[TriLUG] Tony's second report on Suse installation from Lockergnome's Penguin Shell

al johson alfjon at mindspring.com
Tue Dec 4 00:59:41 EST 2001


  12.04.2001 PenguinREPORT


Regardless of where you live in the world, it's a safe bet that as you read
this, my 6'4" frame is stuffed into a coach-class airline seat, winging my
way over the Pacific to Japan. I'm not looking forward to the flight, the
serious jet lag, or the time away from friends and family. I am, however,
looking forward to Kansai, Osaka and Bisei. If all goes well, I may even get
a few days in Tokyo and Kyoto before returning home. I've already helped to
take test images with this telescope. Even under light-polluted skies, the
view is startling. I can't wait to spend a few nights under a dark sky
watching the labor pay off with incredible images. I'll try to share some of
them with you next week in the webcam images.

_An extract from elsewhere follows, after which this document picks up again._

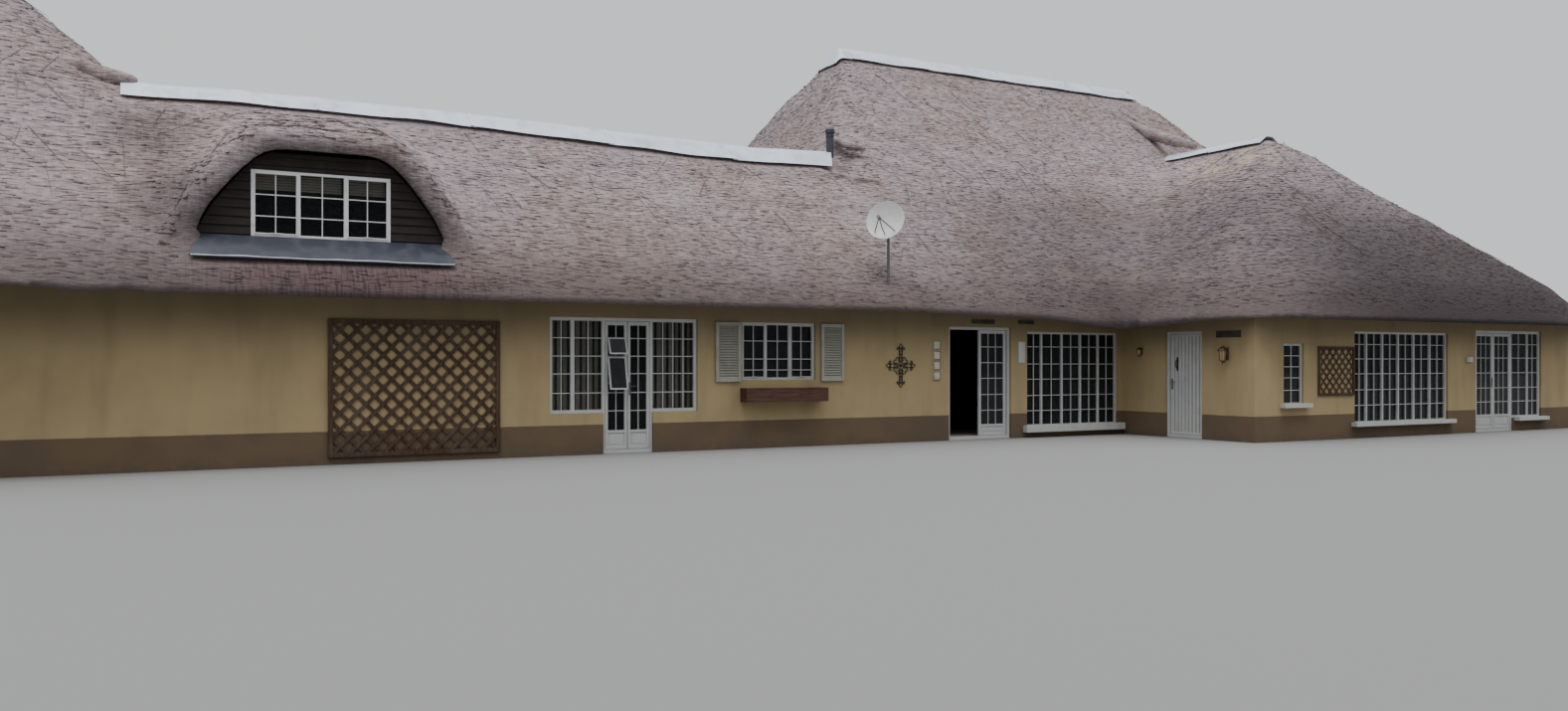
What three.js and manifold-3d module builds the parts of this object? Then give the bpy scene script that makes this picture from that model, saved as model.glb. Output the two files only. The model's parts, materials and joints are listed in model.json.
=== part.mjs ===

In the meantime, let's talk about Suse. If you go back a ways with Linux,
it's hard to realize just how far graphical installs have come. That is,
unless you're putting a new distro on your machine every week. As much as I
liked the installer interface for Mandrake, the install for Suse was nearly
as clean and easy.

I'm normally a pretty persnickety guy when it comes to install size. With
Suse, I just couldn't resist the lure of 7 CDs. For a change, I chose the
full 3200 package install. What the heck - I've got 60 gig to play with.
Installing that many packages took approximately 50 minutes on Frankenbox
(newly blessed with 512 mb of RAM).

Overall, the install went well. While not quite as visually appealing as
Mandrake, Suse easily did as well in recognizing all my hardware. The
network card, the CD burner, the PCI video card and SoundBlaster -
everything was at least recognized by the install and configuration tool,
YaST2. That's a measure of the power of today's installers. These were the
very things that drove new Linux users nuts over the past several years.
Today? No problem.

YaST2 did have one small drawback. The configuration screens left me a bit
puzzled. After recognizing all the hardware, YaST2 notified me that my
hardware was ready, though it might need more configuration. Out of
curiosity, I clicked on the configure buttons. I did, in fact, need to
reconfigure the network card and video resolution, both of which were easy.
But, had I not been paying attention to the wording of the screens, I might
have missed altogether that YaST2 hadn't *completely* configured my devices.
A small thing, I know, but a potential land mine for a new Linux user.

I've been digging into the programs the past few days. Most of what I've
seen is very good. As always, there are a few things that can only raise a
"huh?" We'll dig into the installed application base with Suse tomorrow.